— start —

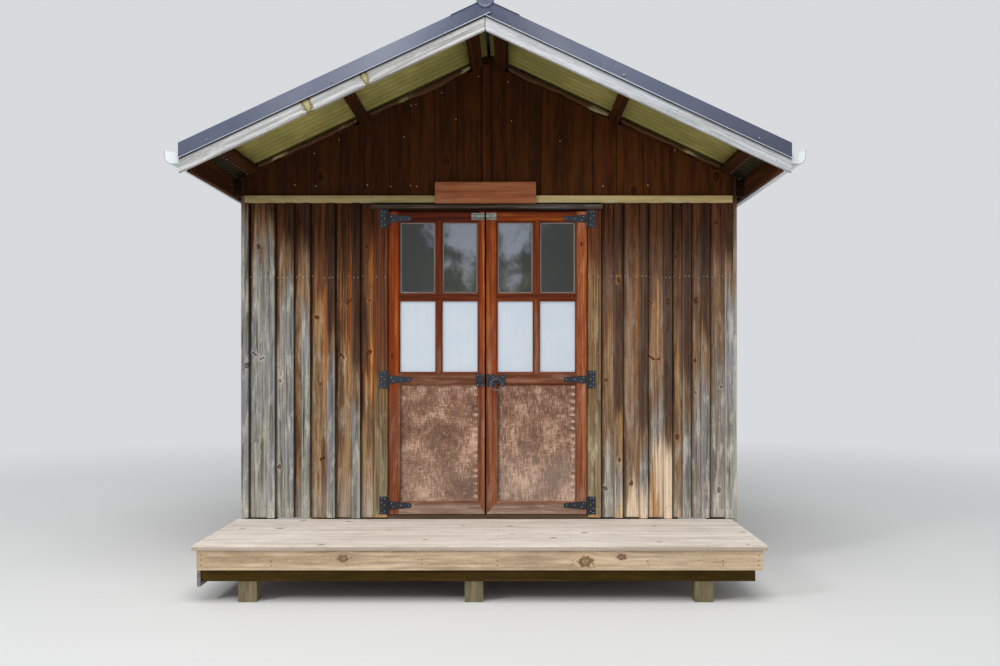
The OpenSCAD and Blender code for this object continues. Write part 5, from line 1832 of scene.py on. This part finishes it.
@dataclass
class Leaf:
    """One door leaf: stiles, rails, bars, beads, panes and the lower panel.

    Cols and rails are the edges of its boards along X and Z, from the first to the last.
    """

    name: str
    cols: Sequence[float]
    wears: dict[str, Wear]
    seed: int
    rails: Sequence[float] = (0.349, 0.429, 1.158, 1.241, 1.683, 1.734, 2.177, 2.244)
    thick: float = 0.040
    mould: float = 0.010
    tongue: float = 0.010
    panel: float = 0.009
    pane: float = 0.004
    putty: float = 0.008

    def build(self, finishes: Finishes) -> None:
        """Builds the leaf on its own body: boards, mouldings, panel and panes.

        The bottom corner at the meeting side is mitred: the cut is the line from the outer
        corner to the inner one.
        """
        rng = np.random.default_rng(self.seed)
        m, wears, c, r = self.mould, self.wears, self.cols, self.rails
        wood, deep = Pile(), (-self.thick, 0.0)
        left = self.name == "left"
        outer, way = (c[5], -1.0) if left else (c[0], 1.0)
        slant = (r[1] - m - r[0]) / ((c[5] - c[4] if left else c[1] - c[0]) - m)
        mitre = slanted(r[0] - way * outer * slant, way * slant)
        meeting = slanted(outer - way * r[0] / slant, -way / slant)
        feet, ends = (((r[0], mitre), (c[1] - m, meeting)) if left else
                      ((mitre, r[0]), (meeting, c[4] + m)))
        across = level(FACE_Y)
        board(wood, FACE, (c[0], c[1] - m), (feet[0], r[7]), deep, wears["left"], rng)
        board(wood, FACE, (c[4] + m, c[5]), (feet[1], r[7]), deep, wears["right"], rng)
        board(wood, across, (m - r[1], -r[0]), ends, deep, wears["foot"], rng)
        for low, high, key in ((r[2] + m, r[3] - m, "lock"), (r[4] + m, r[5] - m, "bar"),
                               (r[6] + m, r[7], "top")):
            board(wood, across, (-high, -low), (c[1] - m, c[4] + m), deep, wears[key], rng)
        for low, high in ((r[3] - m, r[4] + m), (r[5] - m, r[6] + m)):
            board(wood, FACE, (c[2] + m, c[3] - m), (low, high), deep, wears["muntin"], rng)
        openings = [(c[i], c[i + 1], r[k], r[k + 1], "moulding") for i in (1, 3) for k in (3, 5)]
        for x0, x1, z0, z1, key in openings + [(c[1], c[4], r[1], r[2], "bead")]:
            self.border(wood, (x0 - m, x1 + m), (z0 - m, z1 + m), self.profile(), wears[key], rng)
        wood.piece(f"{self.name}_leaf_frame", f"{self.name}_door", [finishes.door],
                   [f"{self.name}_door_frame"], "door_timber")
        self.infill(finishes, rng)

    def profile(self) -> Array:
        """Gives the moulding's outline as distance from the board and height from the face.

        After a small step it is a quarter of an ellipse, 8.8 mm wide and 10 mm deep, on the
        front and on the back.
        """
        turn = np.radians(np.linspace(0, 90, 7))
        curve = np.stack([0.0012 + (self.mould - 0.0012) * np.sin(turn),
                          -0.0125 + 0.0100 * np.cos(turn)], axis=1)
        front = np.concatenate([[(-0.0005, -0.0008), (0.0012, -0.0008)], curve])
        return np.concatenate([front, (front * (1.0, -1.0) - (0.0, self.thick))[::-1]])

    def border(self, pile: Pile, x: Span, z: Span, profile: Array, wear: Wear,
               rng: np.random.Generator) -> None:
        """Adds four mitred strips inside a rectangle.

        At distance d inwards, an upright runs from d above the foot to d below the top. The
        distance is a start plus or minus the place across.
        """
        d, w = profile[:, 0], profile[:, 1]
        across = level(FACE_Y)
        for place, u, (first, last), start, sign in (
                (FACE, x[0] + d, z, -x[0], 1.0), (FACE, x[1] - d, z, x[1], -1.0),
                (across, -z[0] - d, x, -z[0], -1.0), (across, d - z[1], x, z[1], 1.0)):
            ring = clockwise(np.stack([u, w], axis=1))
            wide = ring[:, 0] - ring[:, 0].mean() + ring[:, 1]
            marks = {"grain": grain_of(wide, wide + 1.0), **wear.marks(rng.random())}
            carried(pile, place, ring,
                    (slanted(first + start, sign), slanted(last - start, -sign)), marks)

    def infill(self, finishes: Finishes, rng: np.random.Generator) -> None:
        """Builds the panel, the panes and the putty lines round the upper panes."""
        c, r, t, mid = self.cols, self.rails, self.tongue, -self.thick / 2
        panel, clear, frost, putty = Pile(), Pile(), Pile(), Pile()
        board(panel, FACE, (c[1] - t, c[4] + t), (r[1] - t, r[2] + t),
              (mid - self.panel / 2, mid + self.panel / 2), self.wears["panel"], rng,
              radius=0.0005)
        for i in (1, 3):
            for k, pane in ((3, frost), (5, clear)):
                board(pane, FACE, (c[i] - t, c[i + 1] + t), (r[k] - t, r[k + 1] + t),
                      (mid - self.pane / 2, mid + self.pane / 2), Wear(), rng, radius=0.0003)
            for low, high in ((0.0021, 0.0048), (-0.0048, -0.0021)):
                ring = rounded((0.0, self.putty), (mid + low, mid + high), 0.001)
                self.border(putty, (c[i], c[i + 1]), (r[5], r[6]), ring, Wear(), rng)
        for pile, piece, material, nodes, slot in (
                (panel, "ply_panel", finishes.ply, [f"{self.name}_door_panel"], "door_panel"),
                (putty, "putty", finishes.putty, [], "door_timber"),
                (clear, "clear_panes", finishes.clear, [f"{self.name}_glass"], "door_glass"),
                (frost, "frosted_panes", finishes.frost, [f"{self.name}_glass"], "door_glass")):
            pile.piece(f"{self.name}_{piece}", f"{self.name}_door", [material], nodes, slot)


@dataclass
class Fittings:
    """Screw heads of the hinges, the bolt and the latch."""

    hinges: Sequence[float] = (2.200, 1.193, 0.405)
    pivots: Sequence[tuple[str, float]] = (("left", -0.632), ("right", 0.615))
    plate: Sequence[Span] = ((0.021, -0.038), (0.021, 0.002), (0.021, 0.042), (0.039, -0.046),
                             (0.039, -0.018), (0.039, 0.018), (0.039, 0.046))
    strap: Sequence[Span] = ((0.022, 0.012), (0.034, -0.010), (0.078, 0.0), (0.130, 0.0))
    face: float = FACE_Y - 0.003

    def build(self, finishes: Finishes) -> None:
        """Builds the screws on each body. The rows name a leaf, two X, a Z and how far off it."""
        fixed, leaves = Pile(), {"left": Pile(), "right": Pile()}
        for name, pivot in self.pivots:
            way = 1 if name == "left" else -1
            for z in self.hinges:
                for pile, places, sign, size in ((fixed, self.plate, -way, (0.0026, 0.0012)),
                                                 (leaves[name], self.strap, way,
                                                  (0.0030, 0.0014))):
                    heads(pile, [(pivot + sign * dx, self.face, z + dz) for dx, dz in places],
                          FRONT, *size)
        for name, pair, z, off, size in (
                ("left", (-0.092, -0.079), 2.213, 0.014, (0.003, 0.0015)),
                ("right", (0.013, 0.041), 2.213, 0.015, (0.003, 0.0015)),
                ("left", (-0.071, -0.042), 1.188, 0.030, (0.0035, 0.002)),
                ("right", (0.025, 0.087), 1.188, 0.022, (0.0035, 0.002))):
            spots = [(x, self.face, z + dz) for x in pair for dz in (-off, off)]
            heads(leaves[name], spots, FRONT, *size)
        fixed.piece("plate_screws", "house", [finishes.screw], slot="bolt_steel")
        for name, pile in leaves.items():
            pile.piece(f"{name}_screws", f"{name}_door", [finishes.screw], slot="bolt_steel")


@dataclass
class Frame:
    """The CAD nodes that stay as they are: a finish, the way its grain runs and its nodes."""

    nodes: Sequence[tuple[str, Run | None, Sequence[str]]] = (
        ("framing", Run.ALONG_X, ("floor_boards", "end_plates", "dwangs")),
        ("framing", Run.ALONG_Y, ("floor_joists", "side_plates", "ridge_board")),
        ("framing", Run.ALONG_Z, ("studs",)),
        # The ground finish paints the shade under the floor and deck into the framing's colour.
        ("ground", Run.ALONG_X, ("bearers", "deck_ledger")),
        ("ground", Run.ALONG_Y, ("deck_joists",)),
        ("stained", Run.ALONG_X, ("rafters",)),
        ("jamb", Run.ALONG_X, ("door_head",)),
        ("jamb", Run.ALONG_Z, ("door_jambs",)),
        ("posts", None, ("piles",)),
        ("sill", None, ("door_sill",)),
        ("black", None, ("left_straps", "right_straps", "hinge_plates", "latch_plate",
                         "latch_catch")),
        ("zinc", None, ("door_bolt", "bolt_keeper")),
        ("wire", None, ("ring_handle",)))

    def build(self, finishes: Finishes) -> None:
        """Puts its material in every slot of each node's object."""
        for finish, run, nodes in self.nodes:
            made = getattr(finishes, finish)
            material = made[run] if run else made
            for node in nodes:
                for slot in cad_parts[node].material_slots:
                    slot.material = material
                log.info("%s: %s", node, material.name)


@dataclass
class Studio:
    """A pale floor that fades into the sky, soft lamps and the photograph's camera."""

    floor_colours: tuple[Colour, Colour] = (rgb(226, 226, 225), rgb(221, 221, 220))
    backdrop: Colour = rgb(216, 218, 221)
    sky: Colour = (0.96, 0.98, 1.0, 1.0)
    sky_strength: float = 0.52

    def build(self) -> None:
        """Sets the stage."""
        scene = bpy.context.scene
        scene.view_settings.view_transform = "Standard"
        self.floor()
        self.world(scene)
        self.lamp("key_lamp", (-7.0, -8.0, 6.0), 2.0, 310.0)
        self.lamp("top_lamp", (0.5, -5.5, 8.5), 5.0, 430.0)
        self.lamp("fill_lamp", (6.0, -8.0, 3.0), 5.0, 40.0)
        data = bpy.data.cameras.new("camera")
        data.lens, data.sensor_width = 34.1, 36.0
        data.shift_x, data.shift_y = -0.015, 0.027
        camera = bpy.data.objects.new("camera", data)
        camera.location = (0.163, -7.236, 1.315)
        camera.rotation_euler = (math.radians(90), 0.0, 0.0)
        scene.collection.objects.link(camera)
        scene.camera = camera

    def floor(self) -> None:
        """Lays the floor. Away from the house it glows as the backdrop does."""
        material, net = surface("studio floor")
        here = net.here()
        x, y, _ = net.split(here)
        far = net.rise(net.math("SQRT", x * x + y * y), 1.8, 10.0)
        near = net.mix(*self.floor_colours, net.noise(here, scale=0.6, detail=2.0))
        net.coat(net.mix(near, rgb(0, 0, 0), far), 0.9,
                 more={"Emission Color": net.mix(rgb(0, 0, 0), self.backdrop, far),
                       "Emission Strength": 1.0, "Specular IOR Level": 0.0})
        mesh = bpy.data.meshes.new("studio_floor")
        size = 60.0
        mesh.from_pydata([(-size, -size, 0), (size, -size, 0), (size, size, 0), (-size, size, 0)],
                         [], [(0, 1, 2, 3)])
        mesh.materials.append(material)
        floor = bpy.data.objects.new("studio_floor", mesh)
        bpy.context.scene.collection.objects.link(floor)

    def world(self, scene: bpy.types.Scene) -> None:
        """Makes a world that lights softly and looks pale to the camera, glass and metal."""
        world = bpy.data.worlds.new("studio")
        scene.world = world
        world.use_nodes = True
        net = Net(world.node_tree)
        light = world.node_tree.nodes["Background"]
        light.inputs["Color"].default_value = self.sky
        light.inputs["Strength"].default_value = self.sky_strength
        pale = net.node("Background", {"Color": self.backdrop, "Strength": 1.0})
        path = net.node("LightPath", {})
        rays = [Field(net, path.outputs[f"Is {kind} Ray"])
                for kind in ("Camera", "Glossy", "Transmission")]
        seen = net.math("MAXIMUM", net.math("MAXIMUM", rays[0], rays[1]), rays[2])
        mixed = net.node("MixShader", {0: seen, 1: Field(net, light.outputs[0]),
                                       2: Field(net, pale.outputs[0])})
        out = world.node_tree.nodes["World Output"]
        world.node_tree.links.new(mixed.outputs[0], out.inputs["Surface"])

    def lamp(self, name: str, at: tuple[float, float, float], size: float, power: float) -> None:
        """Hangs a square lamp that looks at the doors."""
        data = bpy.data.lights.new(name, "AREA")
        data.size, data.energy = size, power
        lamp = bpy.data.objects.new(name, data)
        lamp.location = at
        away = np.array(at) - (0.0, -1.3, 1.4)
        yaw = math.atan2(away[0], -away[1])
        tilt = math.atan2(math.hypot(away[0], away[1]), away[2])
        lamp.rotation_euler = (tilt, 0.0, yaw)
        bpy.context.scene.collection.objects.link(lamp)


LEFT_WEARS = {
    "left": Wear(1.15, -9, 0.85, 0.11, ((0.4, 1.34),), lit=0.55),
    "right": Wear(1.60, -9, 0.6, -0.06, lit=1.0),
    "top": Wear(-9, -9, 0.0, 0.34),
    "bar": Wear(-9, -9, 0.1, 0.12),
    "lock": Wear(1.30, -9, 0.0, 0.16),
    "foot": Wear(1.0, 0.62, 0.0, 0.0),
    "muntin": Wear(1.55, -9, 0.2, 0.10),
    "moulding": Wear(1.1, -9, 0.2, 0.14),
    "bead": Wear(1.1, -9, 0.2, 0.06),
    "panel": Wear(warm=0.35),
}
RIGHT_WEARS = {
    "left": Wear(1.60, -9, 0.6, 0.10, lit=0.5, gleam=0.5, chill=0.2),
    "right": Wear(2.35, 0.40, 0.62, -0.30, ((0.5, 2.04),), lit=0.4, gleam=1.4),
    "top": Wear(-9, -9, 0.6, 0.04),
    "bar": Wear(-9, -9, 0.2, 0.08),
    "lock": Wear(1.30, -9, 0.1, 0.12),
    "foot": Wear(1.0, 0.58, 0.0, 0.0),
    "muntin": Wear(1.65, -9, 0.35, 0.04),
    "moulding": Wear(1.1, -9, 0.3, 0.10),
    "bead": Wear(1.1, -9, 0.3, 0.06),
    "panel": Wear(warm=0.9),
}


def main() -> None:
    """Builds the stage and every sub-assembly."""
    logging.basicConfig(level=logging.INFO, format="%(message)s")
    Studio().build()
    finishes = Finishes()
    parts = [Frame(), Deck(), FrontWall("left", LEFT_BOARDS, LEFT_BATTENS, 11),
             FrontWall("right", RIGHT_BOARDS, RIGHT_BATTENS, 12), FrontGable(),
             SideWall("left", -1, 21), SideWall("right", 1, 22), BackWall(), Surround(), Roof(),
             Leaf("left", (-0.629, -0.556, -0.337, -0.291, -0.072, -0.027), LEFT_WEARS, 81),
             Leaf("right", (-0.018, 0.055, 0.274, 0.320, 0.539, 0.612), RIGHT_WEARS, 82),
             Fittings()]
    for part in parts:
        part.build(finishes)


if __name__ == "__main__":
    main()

— end —

### [TO DO]
Only the lines from the opening of the material through the line with "panel and panes." should be echoed, exactly as written.

### [ANSWER IN FULL]
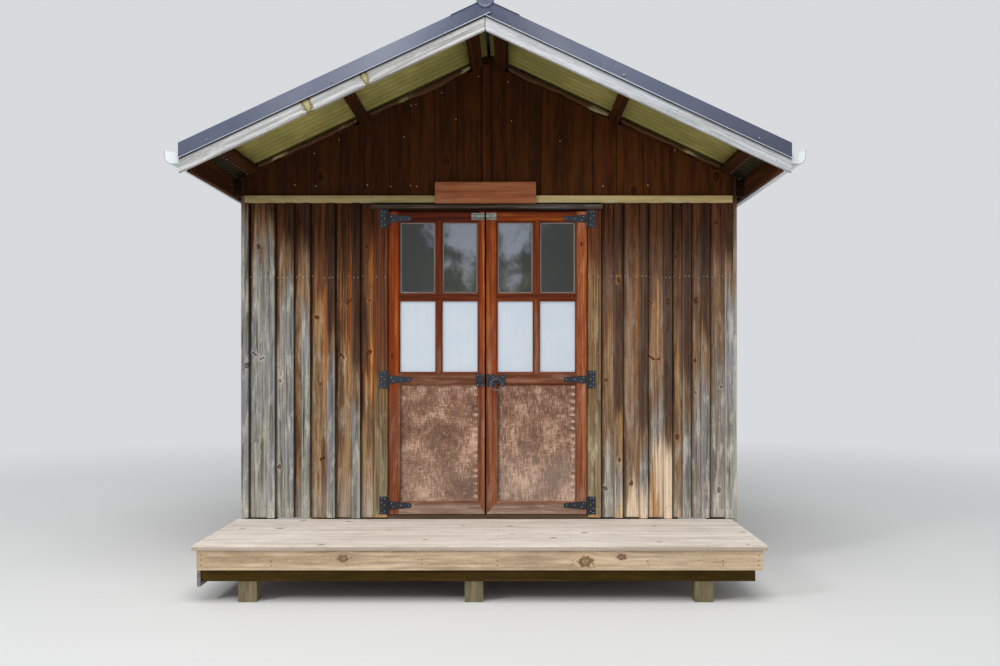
The OpenSCAD and Blender code for this object continues. Write part 5, from line 1832 of scene.py on. This part finishes it.
@dataclass
class Leaf:
    """One door leaf: stiles, rails, bars, beads, panes and the lower panel.

    Cols and rails are the edges of its boards along X and Z, from the first to the last.
    """

    name: str
    cols: Sequence[float]
    wears: dict[str, Wear]
    seed: int
    rails: Sequence[float] = (0.349, 0.429, 1.158, 1.241, 1.683, 1.734, 2.177, 2.244)
    thick: float = 0.040
    mould: float = 0.010
    tongue: float = 0.010
    panel: float = 0.009
    pane: float = 0.004
    putty: float = 0.008

    def build(self, finishes: Finishes) -> None:
        """Builds the leaf on its own body: boards, mouldings, panel and panes.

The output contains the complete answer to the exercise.